Day in the life: Bank of America’s Joe Castinado talks patents
- Joe Castinado is a patent inventor and technology executive for Bank of America.
- The following is a day in his life inventing, raising chickens and restoring pocket knives.

Joe Castinado has been with Bank of America for 12 years, working in various capacities. Most recently, he’s served as a patent inventor and technology executive for the past 13 months. He works in Chief Operations and Technology Officer Cathy Bessant’s office, in an area called ‘payments technology and merchant service technology’ that involves different types of money movement.

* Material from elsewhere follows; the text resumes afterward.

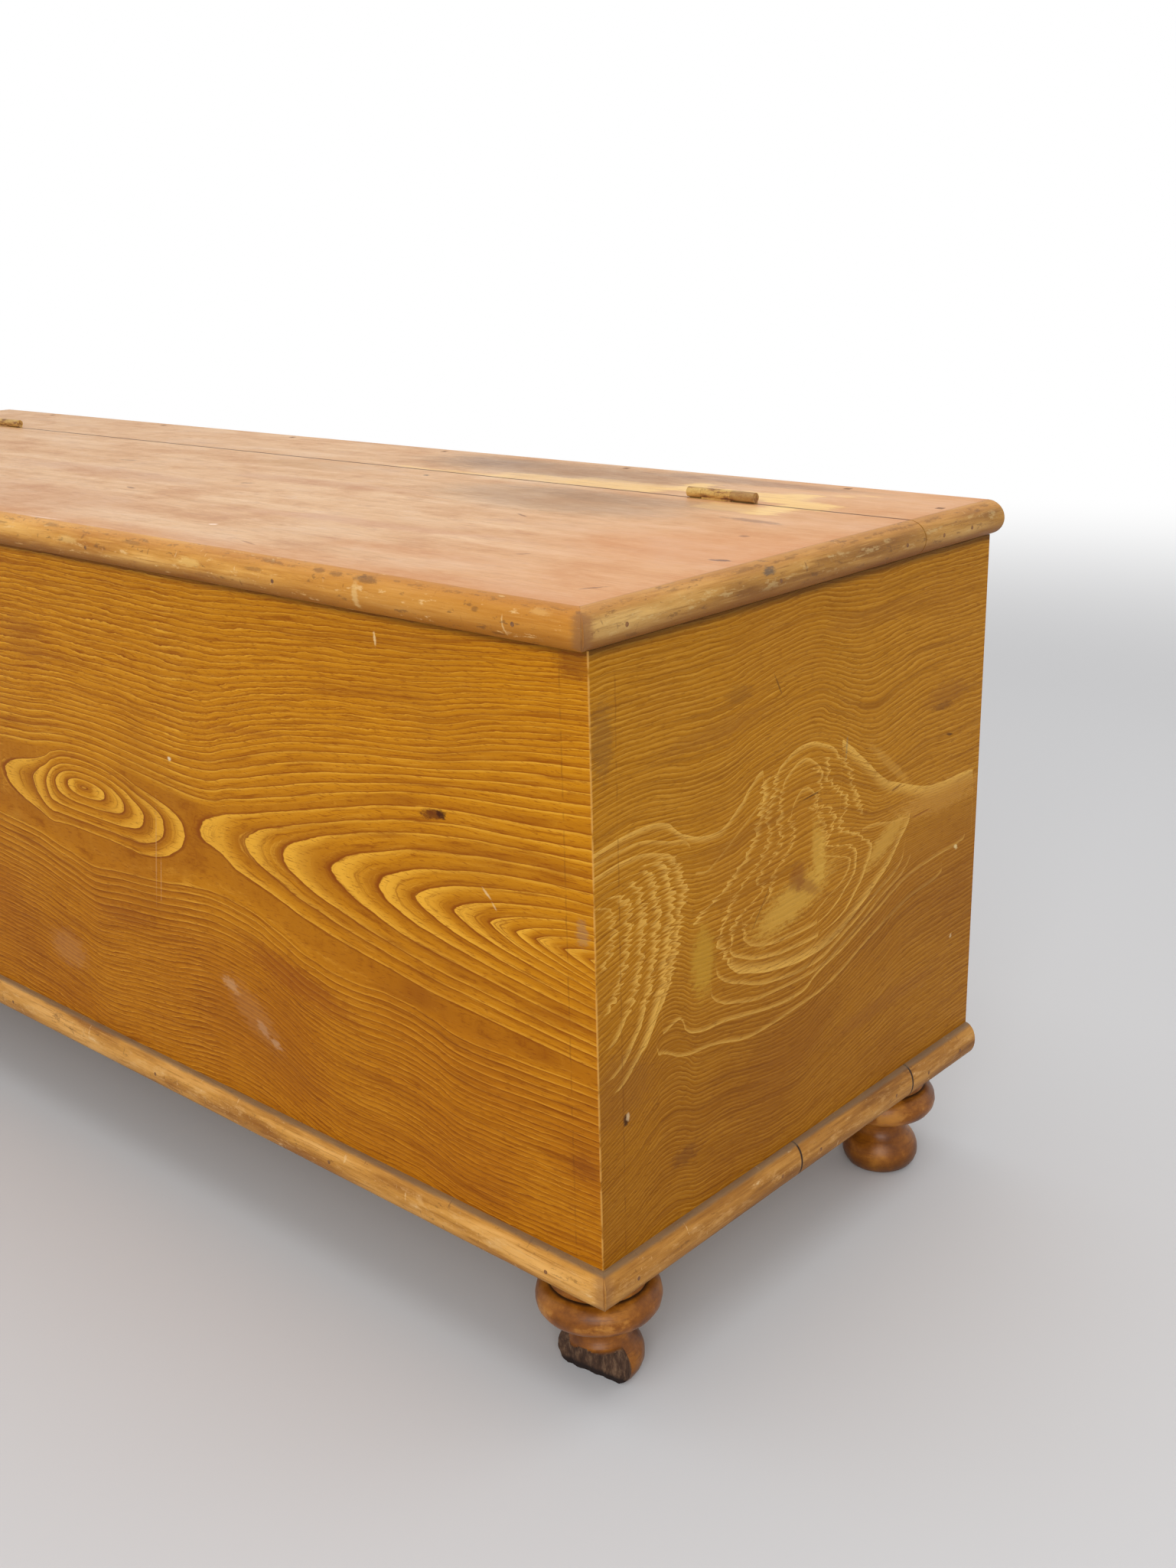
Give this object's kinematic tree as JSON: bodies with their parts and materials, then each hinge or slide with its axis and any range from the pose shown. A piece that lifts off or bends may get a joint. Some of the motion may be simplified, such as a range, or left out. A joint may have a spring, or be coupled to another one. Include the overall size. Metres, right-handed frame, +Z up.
{
  "type": "blanket chest",
  "caption": "Long dovetailed pine chest with a hinged lid, a fixed rear rail, half-round nosings and base moulding, and turned feet; wood-grained paint.",
  "frame": {"origin": "on the floor under the middle of the outline seen from above", "axes": "+X to the right along the length, +Y towards the back where the hinges are, +Z up"},
  "size_m": [1.406, 0.474, 0.5496],
  "materials": {
    "grained_pine": "grain-painted pine under aged varnish, combed and sponged pattern",
    "worn_top": "worn pine, finish mostly rubbed away, stained round one hinge",
    "moulding": "painted ochre half-round, worn and chipped on the crown",
    "turned_foot": "turned, painted orange-brown under gloss varnish",
    "bare_pine": "unfinished, darkened with age",
    "hinge_iron": "iron, painted over in ochre, rusting where the paint is gone",
    "nail_iron": "black iron, lightly rusted"
  },
  "bodies": {
    "chest": {"front_board": "grained_pine", "back_board": "bare_pine", "end_board_right": "grained_pine", "end_board_left": "grained_pine", "bottom_board_front": "bare_pine", "bottom_board_rear": "bare_pine", "base_moulding_front": "moulding", "base_moulding_left": "moulding", "base_moulding_right_front": "moulding", "base_moulding_right_middle": "moulding", "base_moulding_right_rear": "moulding", "foot_front_right": "turned_foot", "foot_front_left": "turned_foot", "foot_rear_right": "turned_foot", "foot_rear_left": "turned_foot", "foot_wedges": "bare_pine", "rear_rail": "worn_top", "rail_nosing_right": "moulding", "rail_nosing_left": "moulding", "hinge_leaf_rail_right": "hinge_iron", "hinge_leaf_rail_left": "hinge_iron", "hinge_pin_right": "hinge_iron", "hinge_pin_left": "hinge_iron", "hinge_screws_rail": "hinge_iron", "bottom_nails": "nail_iron", "rail_nails": "nail_iron", "moulding_brads": "nail_iron", "rail_nosing_brads": "nail_iron"},
    "lid": {"lid_board": "worn_top", "lid_nosing_front": "moulding", "lid_nosing_right": "moulding", "lid_nosing_left": "moulding", "hinge_leaf_lid_right": "hinge_iron", "hinge_leaf_lid_left": "hinge_iron", "hinge_screws_lid": "hinge_iron", "lid_nosing_brads": "nail_iron"}
  },
  "joints": [
    {"name": "lid_hinge", "type": "hinge", "parent": "chest", "child": "lid", "pos_m": [0, 0.125, 0.5457], "axis": [-1, 0, 0], "range_deg": [0, 180]}
  ]
}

As a second-generation Mexican-American, Castinado grew up in Western Nebraska in a ranching and farming community. He says he grew up without much and lived out in the rural part of the town, but he’d often visit friends at their farms and they always had chickens running around. Eventually, he and his Minnesotan wife decided to raise five tiny chicks that grew to be five hens that supply them and their neighbors with a never-ending stock of farm fresh eggs.
“I built them a chicken coop,” says Castinado. “I call it the Taj Mahal of chicken coops.”
This content is available exclusively to Tearsheet Outlier members.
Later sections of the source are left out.